## Start

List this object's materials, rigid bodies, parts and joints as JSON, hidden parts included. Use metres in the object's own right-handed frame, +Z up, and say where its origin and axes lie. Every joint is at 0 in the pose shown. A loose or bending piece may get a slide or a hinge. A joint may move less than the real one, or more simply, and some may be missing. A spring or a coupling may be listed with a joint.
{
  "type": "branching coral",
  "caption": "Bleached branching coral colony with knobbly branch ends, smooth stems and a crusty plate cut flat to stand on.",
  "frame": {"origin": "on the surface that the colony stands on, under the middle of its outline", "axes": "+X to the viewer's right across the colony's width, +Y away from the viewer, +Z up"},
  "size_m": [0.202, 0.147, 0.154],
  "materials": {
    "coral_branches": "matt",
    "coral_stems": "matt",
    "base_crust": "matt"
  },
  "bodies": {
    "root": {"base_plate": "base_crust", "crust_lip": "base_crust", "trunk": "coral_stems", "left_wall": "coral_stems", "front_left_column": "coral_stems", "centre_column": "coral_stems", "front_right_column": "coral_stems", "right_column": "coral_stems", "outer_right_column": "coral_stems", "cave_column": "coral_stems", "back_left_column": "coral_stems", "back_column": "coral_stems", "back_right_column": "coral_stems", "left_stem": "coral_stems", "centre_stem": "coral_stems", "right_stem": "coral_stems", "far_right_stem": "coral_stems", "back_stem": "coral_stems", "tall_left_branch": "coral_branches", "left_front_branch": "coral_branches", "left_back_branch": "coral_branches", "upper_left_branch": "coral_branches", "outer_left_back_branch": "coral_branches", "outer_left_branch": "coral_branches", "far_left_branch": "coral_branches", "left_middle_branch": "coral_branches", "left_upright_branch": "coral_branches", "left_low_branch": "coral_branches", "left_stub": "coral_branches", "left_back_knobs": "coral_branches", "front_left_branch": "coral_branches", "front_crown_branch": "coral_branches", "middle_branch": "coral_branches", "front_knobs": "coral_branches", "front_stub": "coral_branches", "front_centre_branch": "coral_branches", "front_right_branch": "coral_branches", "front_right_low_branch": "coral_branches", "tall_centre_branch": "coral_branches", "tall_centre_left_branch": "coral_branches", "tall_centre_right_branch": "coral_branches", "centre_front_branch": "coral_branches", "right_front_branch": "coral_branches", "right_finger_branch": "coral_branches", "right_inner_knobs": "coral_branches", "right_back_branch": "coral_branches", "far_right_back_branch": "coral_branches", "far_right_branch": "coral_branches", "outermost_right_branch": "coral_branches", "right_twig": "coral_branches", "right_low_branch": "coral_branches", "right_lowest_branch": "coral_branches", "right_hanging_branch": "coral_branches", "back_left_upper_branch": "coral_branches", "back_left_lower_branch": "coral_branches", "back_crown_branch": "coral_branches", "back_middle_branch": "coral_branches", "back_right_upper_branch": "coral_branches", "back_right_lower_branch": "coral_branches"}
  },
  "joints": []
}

## End
## Start

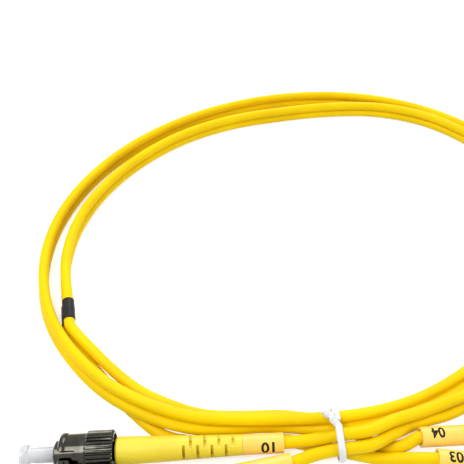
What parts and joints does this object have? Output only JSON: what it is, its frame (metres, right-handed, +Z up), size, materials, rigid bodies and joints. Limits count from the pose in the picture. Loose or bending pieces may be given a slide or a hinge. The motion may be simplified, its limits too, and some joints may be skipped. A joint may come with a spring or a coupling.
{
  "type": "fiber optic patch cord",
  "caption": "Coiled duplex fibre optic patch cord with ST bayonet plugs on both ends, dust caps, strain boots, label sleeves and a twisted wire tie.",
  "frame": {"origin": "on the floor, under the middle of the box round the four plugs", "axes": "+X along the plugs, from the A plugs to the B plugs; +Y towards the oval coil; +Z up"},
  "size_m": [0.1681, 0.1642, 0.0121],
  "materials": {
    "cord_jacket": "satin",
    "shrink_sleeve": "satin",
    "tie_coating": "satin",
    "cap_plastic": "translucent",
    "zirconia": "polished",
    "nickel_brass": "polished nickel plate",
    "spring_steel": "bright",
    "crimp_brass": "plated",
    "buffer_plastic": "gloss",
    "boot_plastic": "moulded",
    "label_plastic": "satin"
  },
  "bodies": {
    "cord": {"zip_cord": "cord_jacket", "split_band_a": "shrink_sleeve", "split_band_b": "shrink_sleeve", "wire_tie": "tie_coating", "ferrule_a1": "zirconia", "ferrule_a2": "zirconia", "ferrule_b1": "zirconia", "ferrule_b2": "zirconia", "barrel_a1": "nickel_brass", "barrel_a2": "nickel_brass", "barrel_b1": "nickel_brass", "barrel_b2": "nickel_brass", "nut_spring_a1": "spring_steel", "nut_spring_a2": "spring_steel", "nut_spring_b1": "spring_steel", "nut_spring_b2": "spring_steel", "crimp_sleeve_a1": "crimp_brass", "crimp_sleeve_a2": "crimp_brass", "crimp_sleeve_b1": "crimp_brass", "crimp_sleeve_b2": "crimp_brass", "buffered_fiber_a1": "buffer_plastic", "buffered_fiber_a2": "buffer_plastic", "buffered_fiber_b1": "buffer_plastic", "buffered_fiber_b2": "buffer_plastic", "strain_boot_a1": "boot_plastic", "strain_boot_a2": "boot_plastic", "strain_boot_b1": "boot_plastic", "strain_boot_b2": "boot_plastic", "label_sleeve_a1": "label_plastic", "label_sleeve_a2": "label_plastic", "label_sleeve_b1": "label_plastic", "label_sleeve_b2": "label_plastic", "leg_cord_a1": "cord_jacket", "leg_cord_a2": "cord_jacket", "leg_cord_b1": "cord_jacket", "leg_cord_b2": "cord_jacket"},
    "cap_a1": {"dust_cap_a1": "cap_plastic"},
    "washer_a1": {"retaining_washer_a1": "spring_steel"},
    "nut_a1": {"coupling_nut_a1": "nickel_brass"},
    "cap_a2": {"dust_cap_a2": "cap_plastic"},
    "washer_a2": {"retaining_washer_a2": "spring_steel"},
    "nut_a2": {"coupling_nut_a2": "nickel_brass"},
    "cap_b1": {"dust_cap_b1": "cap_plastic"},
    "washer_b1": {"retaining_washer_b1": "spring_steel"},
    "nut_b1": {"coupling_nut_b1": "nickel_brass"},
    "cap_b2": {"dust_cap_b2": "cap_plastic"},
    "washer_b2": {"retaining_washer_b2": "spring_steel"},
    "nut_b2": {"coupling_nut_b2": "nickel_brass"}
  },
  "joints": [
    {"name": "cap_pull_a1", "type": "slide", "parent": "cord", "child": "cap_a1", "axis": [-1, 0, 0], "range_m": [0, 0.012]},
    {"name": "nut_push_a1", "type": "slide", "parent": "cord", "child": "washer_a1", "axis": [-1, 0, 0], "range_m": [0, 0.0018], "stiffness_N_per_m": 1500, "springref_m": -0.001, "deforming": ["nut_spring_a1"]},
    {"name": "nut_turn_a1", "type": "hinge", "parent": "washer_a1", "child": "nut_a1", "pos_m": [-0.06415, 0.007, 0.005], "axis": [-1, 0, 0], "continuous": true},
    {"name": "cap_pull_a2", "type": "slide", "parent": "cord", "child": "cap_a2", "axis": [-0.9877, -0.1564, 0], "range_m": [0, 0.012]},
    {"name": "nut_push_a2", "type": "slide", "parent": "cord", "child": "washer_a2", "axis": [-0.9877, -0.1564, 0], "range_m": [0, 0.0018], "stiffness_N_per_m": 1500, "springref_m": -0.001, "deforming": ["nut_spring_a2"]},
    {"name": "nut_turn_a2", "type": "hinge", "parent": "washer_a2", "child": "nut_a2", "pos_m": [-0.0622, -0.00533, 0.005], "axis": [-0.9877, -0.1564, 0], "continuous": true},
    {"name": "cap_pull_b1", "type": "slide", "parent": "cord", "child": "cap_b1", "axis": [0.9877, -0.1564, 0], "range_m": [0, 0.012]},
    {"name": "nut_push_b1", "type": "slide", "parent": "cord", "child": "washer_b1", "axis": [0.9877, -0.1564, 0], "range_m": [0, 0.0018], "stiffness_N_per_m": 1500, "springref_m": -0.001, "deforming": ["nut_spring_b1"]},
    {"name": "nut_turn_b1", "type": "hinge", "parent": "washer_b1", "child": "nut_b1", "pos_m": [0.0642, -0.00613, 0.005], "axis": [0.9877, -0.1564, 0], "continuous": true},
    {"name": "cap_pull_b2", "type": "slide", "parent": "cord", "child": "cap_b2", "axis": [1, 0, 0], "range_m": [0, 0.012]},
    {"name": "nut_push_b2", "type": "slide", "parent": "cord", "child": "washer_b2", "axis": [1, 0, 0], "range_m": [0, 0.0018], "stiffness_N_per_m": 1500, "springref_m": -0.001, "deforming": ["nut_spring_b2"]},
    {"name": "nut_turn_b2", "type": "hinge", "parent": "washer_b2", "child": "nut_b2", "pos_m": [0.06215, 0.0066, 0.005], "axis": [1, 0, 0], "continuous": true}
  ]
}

## End

**Work instructions:** Copy all lines of the material above where the string "rigid" occurs.

**Exercise response:**
List this object's materials, rigid bodies, parts and joints as JSON, hidden parts included. Use metres in the object's own right-handed frame, +Z up, and say where its origin and axes lie. Every joint is at 0 in the pose shown. A loose or bending piece may get a slide or a hinge. A joint may move less than the real one, or more simply, and some may be missing. A spring or a coupling may be listed with a joint.
What parts and joints does this object have? Output only JSON: what it is, its frame (metres, right-handed, +Z up), size, materials, rigid bodies and joints. Limits count from the pose in the picture. Loose or bending pieces may be given a slide or a hinge. The motion may be simplified, its limits too, and some joints may be skipped. A joint may come with a spring or a coupling.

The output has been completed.